# Set task
Everything from the first line of the entries below through the line holding "head_tenon_show = 42; // [20:1:60]" must be printed exactly as written.

# Stored items
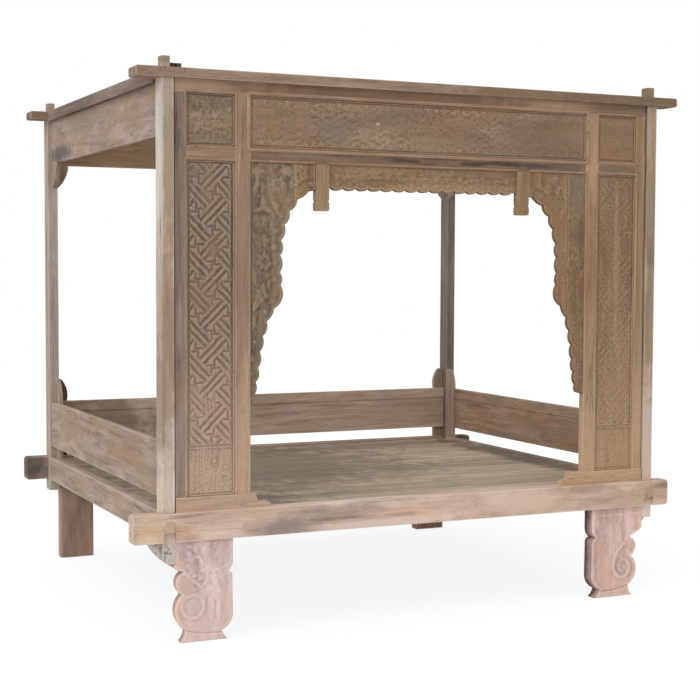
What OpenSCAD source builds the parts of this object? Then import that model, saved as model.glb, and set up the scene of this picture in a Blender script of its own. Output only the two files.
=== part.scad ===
// Old teak canopy bed: a low platform on plank legs, four posts, an open top of flat boards,
// a carved frame-and-panel front with a scalloped arch, and low guards on the other sides.
// Millimetres. X runs along the front, the front faces -Y, Z is up, the floor is Z = 0.

/* [Overall] */
// Width over the outer faces of the posts
span_w = 2200; // [2000:10:2400]
// Depth over the outer faces of the posts
span_d = 1840; // [1600:10:2000]
// Height of the legs, floor to the underside of the platform rails
leg_h = 386; // [320:2:450]
// Height of the posts, underside of the rails to the shoulder under the top boards
canopy_h = 1712; // [1650:2:1800]
// Clearance in mortises, grooves and halvings
fit = 0.3; // [0.2:0.05:0.4]

/* [Posts] */
// Width of a post along the front
post_w = 46; // [42:1:54]
// Depth of a post from front to back
post_d = 74; // [68:1:84]
// How far a back post's end, and the front right one's, reach below the rails
post_drop = 52; // [40:1:60]
// How far the front left post's end reaches below the rails
post_drop_long = 84; // [70:1:90]
// Thickness of a front post's end, which laps the ear of its leg
post_lap = 25; // [20:1:28]
// Width of the tenon at the head of a post
head_tenon_w = 32; // [24:1:34]
// Depth of the tenon at the head of a post
head_tenon_d = 45; // [36:1:50]
// Distance from the post's outer face to its head tenon
head_inset = 5; // [3:1:8]
// How far the head tenon stands above the top boards
head_tenon_show = 42; // [20:1:60]

/* [Platform rails] */
// Height of the platform rails
rail_h = 108; // [100:1:120]
// Thickness of the front and back rails
rail_t = 56; // [50:1:64]
// How far the front and back rails stand proud of the posts
rail_proud = 18; // [12:1:22]
// Depth of the notch in a post for its rail
post_seat = 19; // [15:1:24]
// Height of the cut in a rail's foot that lets the post's end through
foot_cut = 36; // [28:1:36]
// Length of the longer horns, front left and back right
horn_long = 120; // [110:1:140]
// Length of the front right horn
horn_front_right = 75; // [50:1:95]
// Length of the back left horn
horn_back_left = 105; // [70:1:110]
// Chamfer on the corners of the horns
horn_chamfer = 9; // [4:1:14]
// Thickness of the side rails
side_rail_t = 46; // [40:1:46]
// Width of the side rails' through tenons
through_w = 32; // [24:1:34]
// Height of the side rails' through tenons
through_h = 40; // [28:1:44]
// How far the through tenons show past the face of the rails
through_show = 4; // [1:1:10]

/* [Legs] */
// Thickness of the leg planks
leg_t = 56; // [50:1:60]
// How far the back legs are set in from the posts' back faces
back_leg_set = 5; // [0:1:8]
// Distance from the post's outer face to the neck of the front left leg
leg_inset_left = 80; // [74:1:88]
// Distance from the post's outer face to the neck of the front right leg
leg_inset_right = 105; // [98:1:112]
// Depth of the neck of the front left leg under the rail
neck_left = 119; // [108:1:130]
// Depth of the neck of the front right leg under the rail
neck_right = 132; // [118:1:140]
// Depth of the step along the back of the front left leg's scrolled edge
leg_relief_t = 20; // [10:1:26]
// Width of that step
leg_relief_w = 9; // [4:1:14]
// Width of a front leg below the rail, from its neck
leg_w = 197; // [170:1:220]
// Distance from the post's outer face to a back leg
back_leg_inset = 55; // [50:1:80]
// Width of a back leg
back_leg_w = 158; // [130:1:190]
// Width of each tenon on a leg
leg_tenon_w = 42; // [30:1:50]
// Thickness of the tenons on a leg
leg_tenon_t = 20; // [14:1:24]
// Length of the tenons on a leg
leg_tenon_l = 60; // [40:1:80]
// Distance of a front leg's tenons from its face
leg_tenon_set = 6; // [4:1:8]

/* [Deck] */
// Thickness of the deck boards
deck_t = 20; // [16:1:26]
// Depth of the deck's face below the top of the rails
deck_drop = 9; // [2:1:12]
// Number of deck boards
deck_count = 10; // [8:1:14]
// Gap between deck boards
deck_gap = 2; // [1:0.5:4]
// Number of bearers under the deck boards
bearer_count = 3; // [2:1:4]
// Width of a bearer
bearer_w = 52; // [40:1:70]
// Height of a bearer
bearer_h = 56; // [40:1:60]
// Length of a bearer's tenon
bearer_tenon_l = 24; // [14:1:30]
// Thickness of the ledgers on the side rails
ledger_t = 24; // [18:1:34]
// Height of the ledgers
ledger_h = 36; // [26:1:46]

/* [Guards] */
// Gap between the top of the rails and a guard
guard_gap = 54; // [40:1:80]
// Height of a guard
guard_h = 211; // [180:1:240]
// Thickness of a guard
guard_t = 20; // [16:1:22]
// Distance of a side guard's face from the post's outer face
guard_inset = 8; // [5:1:10]
// Distance of the back guard's inner face from the post's inner face
guard_back_inset = 28; // [22:1:30]
// Height of the band along the top of a guard, above its bead
guard_band = 50; // [36:1:64]
// Depth by which the face below the band is cut back
guard_step = 4; // [2:1:6]
// Length of a guard's tenon
guard_tenon_l = 24; // [14:1:30]
// Thickness of a guard's tenon
guard_tenon_t = 11; // [8:1:12]
// Thickness of the cheeks behind the guards' ends
cheek_t = 18; // [12:1:20]
// Width of the cheeks on the side rails
cheek_side_w = 72; // [60:1:90]
// Width of the cheeks on the back rail
cheek_back_w = 50; // [40:1:60]
// Height of the cheeks above the guards
cheek_rise = 104; // [80:1:130]

/* [Top] */
// Thickness of the front and back top boards
top_t = 37; // [30:1:42]
// Thickness of the side top boards
top_side_t = 46; // [43:1:52]
// Width of the front and back top boards
top_w = 100; // [90:1:120]
// Width of the side top boards
top_side_w = 92; // [84:1:110]
// How far the front and back top boards stand forward of the posts
top_proud = 10; // [4:1:16]
// How far the side top boards stand out past the posts
top_side_proud = 5; // [2:1:10]
// Length of the horns of the front top board past the posts
top_horn_front = 98; // [80:1:110]
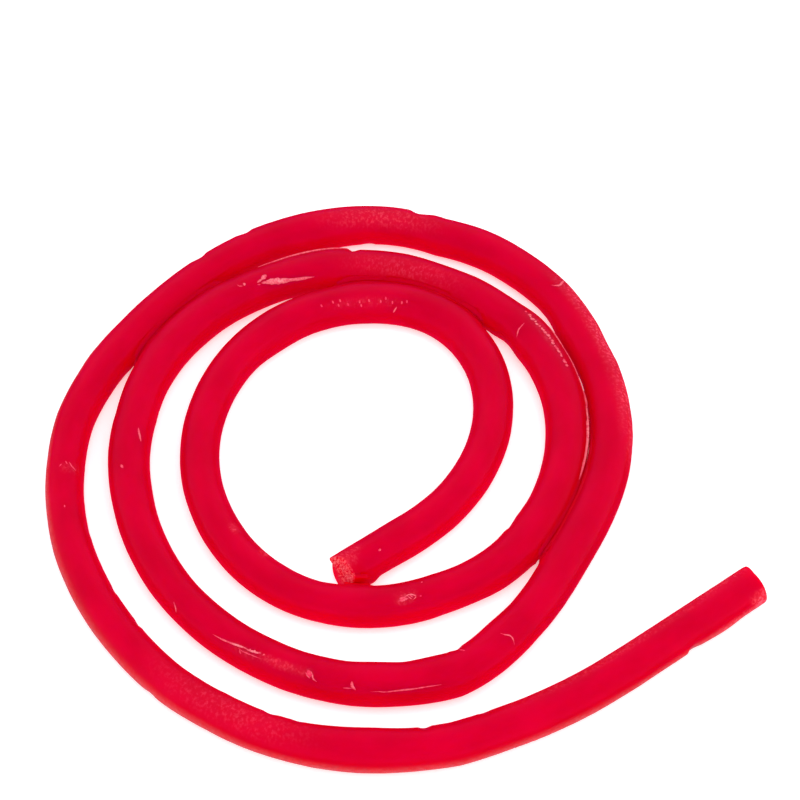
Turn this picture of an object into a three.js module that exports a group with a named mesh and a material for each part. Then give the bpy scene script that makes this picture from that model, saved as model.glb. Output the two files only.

# Solved problem
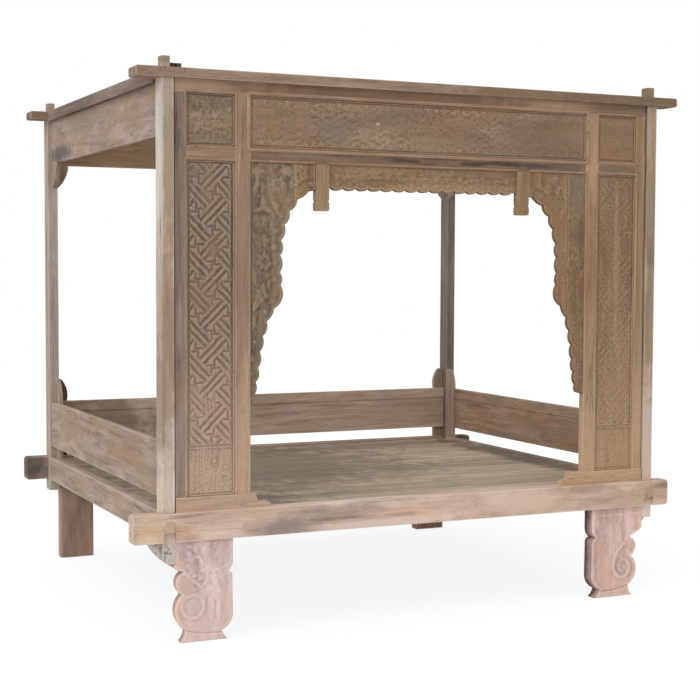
What OpenSCAD source builds the parts of this object? Then import that model, saved as model.glb, and set up the scene of this picture in a Blender script of its own. Output only the two files.
=== part.scad ===
// Old teak canopy bed: a low platform on plank legs, four posts, an open top of flat boards,
// a carved frame-and-panel front with a scalloped arch, and low guards on the other sides.
// Millimetres. X runs along the front, the front faces -Y, Z is up, the floor is Z = 0.

/* [Overall] */
// Width over the outer faces of the posts
span_w = 2200; // [2000:10:2400]
// Depth over the outer faces of the posts
span_d = 1840; // [1600:10:2000]
// Height of the legs, floor to the underside of the platform rails
leg_h = 386; // [320:2:450]
// Height of the posts, underside of the rails to the shoulder under the top boards
canopy_h = 1712; // [1650:2:1800]
// Clearance in mortises, grooves and halvings
fit = 0.3; // [0.2:0.05:0.4]

/* [Posts] */
// Width of a post along the front
post_w = 46; // [42:1:54]
// Depth of a post from front to back
post_d = 74; // [68:1:84]
// How far a back post's end, and the front right one's, reach below the rails
post_drop = 52; // [40:1:60]
// How far the front left post's end reaches below the rails
post_drop_long = 84; // [70:1:90]
// Thickness of a front post's end, which laps the ear of its leg
post_lap = 25; // [20:1:28]
// Width of the tenon at the head of a post
head_tenon_w = 32; // [24:1:34]
// Depth of the tenon at the head of a post
head_tenon_d = 45; // [36:1:50]
// Distance from the post's outer face to its head tenon
head_inset = 5; // [3:1:8]
// How far the head tenon stands above the top boards
head_tenon_show = 42; // [20:1:60]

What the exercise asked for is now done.